Across the UK, 64% had expected the Olympics would boost the public mood when the year began. 86% said the Olympics has had a positive impact on the mood of the British public, while 6% say this has been negative, with 87% of respondents in Scotland and 88% in Wales saying the Olympics had been positive for the British mood.
Those findings show that people do want to work together for a shared society, and do have an inclusive sense of national identity. But to still be talking about “reclaiming the flag” from the far right misses the point. We did not need these Olympics to prove that you can be black and British, however happily the established fact was reinforced. If you want proof that those menacing “ain’t no black in the union jack” street slogans of the 1970s and ‘80s lost the argument long ago look at how even far right parties themselves have spent much of the last twenty years pretending and protesting that they are not racist anymore, for fear of alienating even their own target audience.
So there is no need to keep claiming that the collapsing, racist fringe elements somehow own our national symbols.
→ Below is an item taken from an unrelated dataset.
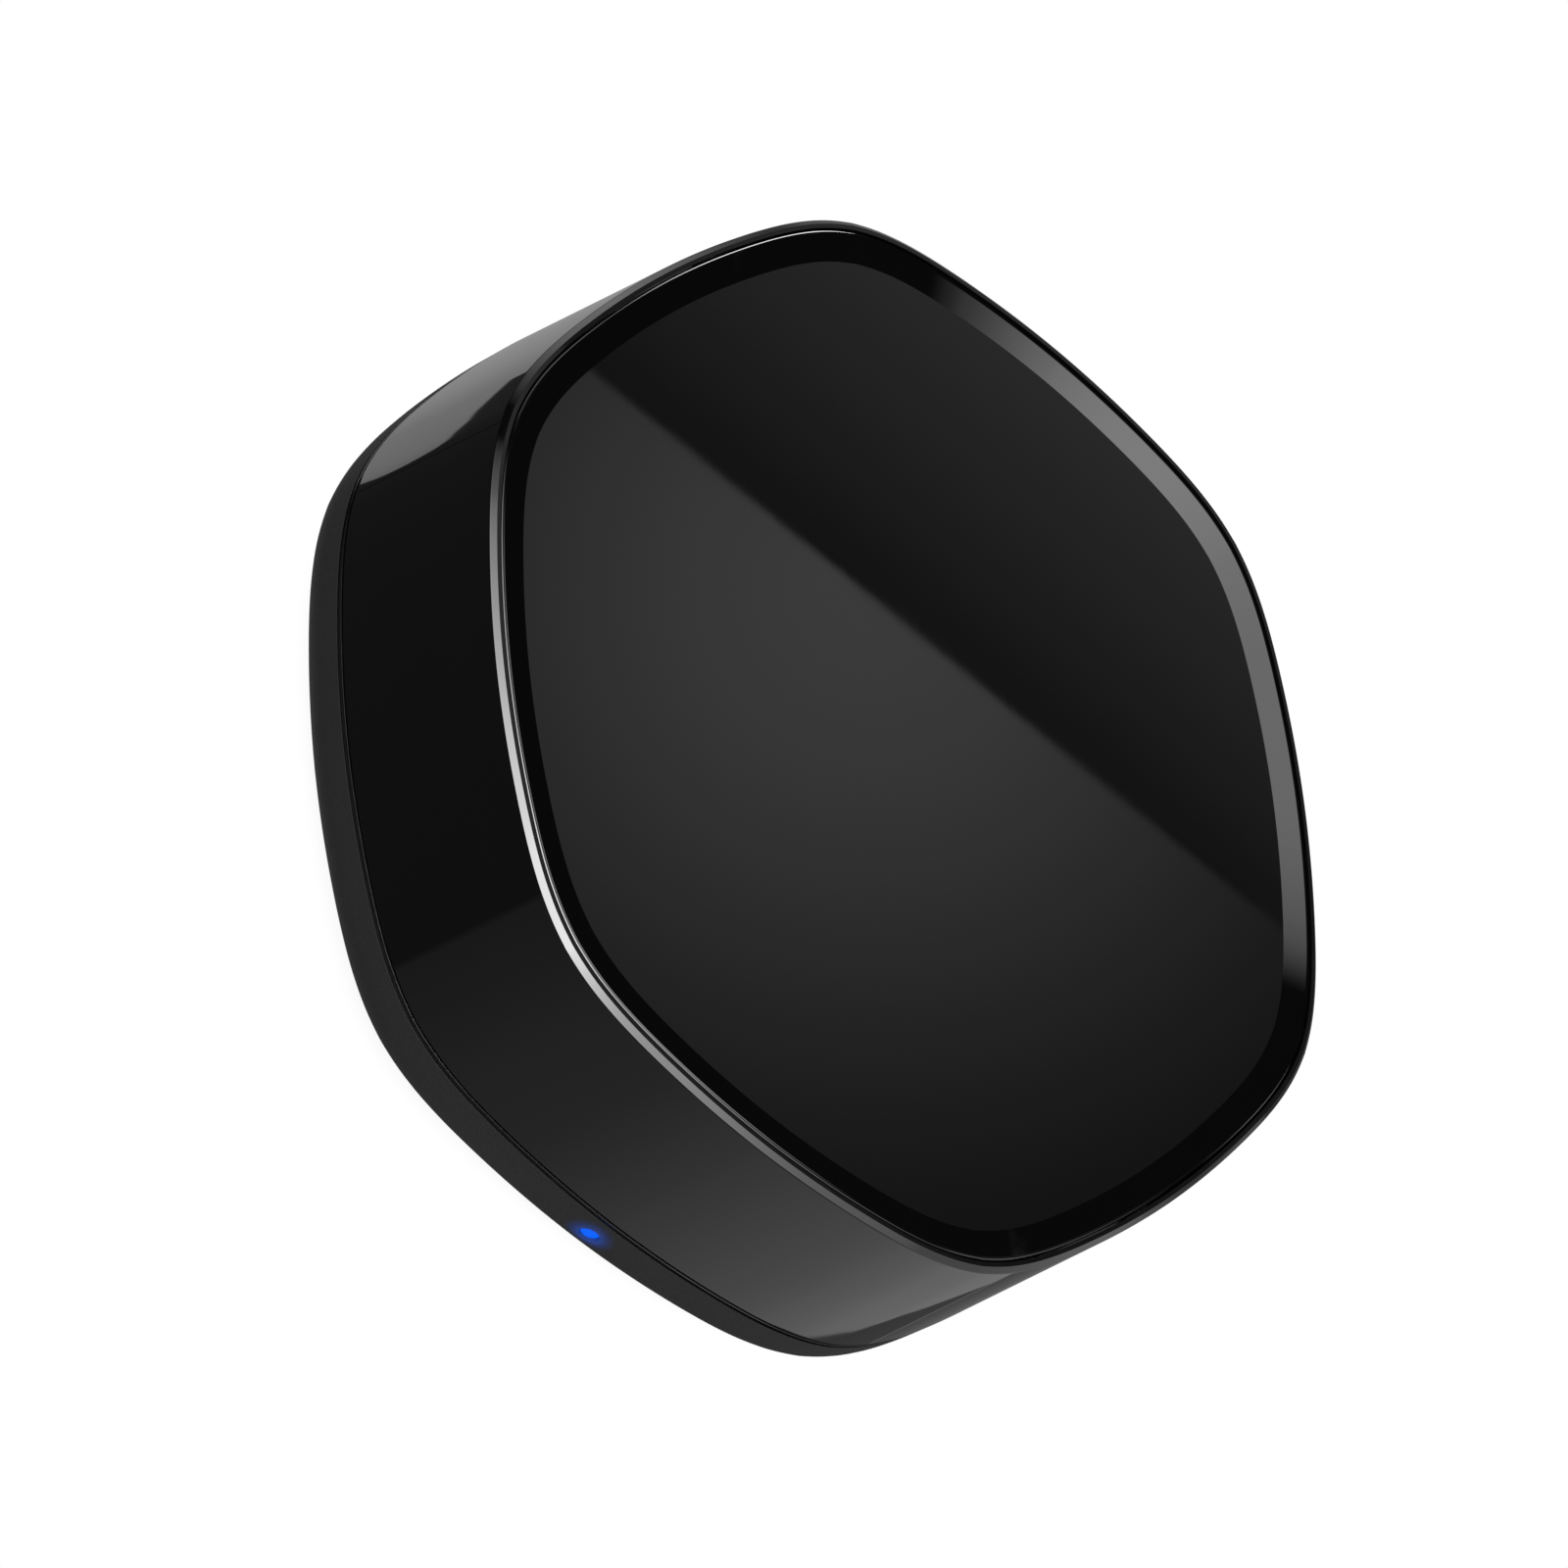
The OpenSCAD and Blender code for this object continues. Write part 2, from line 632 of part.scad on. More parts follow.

Perhaps it is a comfortable rationalisation of liberal anxiety about national pride to think of this as rooted in concern for the ethnic minorities – but that depends on continuing to ignore the evidence about what most non-white Britons think with, if anything, slightly stronger feelings of British identity and pride than the white majority, on average. The confidence in the settled fact of Britain as a shared multi-ethnic society does not settle public controversies over what we now do about multiculturalism, integration or immigration. Those are simply not the type of questions that could ever be settled by a brilliant 10,000 metres last lap kick from Mo Farah. But we can have more confidence in our ability to address those issues together, after a summer in which we found that we rather like to like the country that we have become.